Exercise details>
From the first line of the data below, repeat each line exactly until you reach the line with "its dome up."; include that line too.

(Records from a collection)
*****

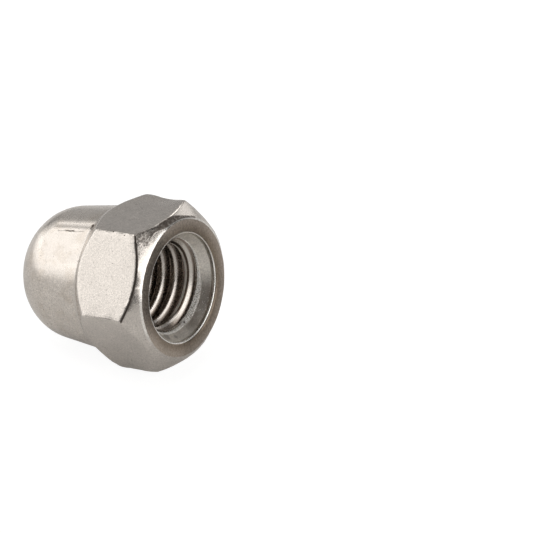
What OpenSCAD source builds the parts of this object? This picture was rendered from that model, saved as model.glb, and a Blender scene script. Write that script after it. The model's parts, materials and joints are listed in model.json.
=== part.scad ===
// Hex cap nut with a closed dome and a blind tapped hole.
// It lies on its side as it comes to rest: the rear edge of one flat and the dome touch the ground,
// and the open end is raised. The nut's own frame has its bearing face at z = 0 and its dome up.

/* [Hexagon] */
// Width across the flats
across_flats = 19.05; // [16:0.05:24]
// Radius of the hexagon's upright edges
edge_r = 0.4; // [0.1:0.05:1]
// Diameter of the flat bearing face
face_d = 17.4; // [15.5:0.05:18.5]
// Angle between the bearing face and the chamfer round it
front_angle = 39.5; // [25:0.5:45]
// Height above the bearing face at which the hexagon's corners end
corner_h = 7.8; // [5:0.1:10]
// Angle between the bearing face and the chamfer at the dome's side
rear_angle = 50; // [40:0.5:60]

/* [Dome] */
// Height of the dome's foot above the bearing face
foot_h = 10.3; // [8:0.1:12]
// Diameter of the dome at its foot
dome_d = 18.3; // [16:0.1:18.8]
// Height of the whole nut
total_h = 22.2; // [20:0.1:26]
// Angle by which the dome's side leans in
dome_draft = 7.6; // [2:0.1:9]
// Radius that turns the dome's side into its crown
shoulder_r = 7; // [4:0.1:8]
// Radius of the crown
crown_r = 16.5; // [12:0.5:30]
// Radius of the fillet between the rear chamfer and the dome
foot_fillet_r = 0.8; // [0.2:0.1:1.2]

/* [Tapped hole] */
// Nominal diameter of the thread
thread_d = 12.7; // [8:0.1:13]
// Pitch of the thread
thread_pitch = 1.954; // [0.8:0.002:2]
// Diameter of the hole's mouth, inside its rounded rim
mouth_d = 13.85; // [13.2:0.05:14.5]
// Radius of the rim
mouth_edge = 0.5; // [0.1:0.05:0.8]
// Depth of the smooth countersunk recess in front of the thread
recess_h = 2; // [1:0.1:4]
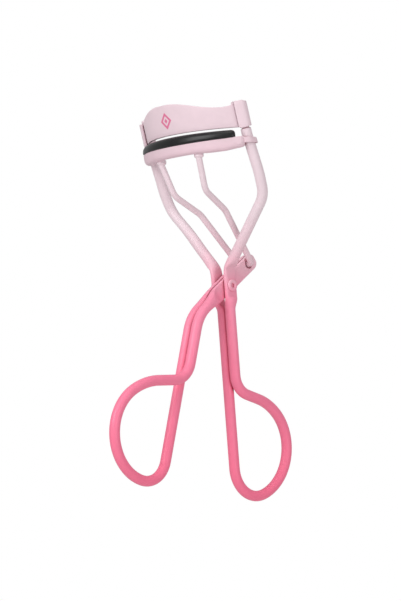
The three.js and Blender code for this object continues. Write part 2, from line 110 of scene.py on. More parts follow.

*****

Result of the exercise>
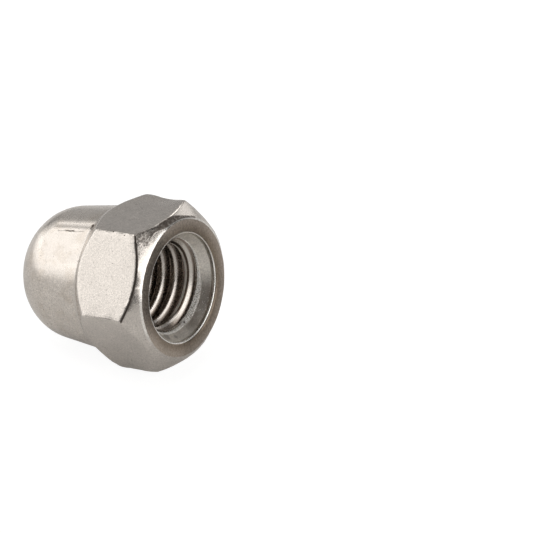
What OpenSCAD source builds the parts of this object? This picture was rendered from that model, saved as model.glb, and a Blender scene script. Write that script after it. The model's parts, materials and joints are listed in model.json.
=== part.scad ===
// Hex cap nut with a closed dome and a blind tapped hole.
// It lies on its side as it comes to rest: the rear edge of one flat and the dome touch the ground,
// and the open end is raised. The nut's own frame has its bearing face at z = 0 and its dome up.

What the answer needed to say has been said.